Richter: Er muss aus diesem Rückschlag lernen und es anders machen. Das Management muss Risiken eingehen - doch die dürfen nicht existentiell sein, hat Reinhard Mohn immer postuliert.

SZ: Der hochangesehene Konzernpatron ist im Oktober gestorben. Christoph übernahm den Sitz in der Bertelsmann Verwaltungsgesellschaft (BVG), die alle Stimmrechte hält - für das Handelsblatt eine "zweite Chance" des Juniors.
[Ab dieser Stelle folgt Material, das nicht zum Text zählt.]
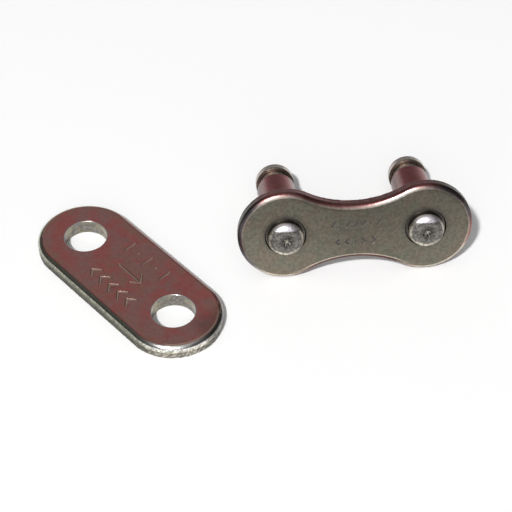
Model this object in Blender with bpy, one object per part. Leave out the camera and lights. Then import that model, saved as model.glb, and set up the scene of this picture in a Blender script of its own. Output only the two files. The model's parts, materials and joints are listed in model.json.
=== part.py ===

Richter: Das würde bedeuten, dass er operativ ähnlich tätig wird wie bei Lycos. Das wird wohl nicht der Fall sein. Er kennt seine Stärken und Schwächen. Wenn seine Arbeit in der BVG und im Aufsichtsrat von Bertelsmann gemeint ist, dann geht es allenfalls um eine ganz neue - aber andere - Chance.

SZ: Angeblich gibt es nun einen Wettstreit mit seiner Schwester Brigitte. Die Mutter Liz Mohn bleibt bis 2017, wenn sie 75 Jahre alt wird, mächtige BVG-Chefin und Familiensprecherin.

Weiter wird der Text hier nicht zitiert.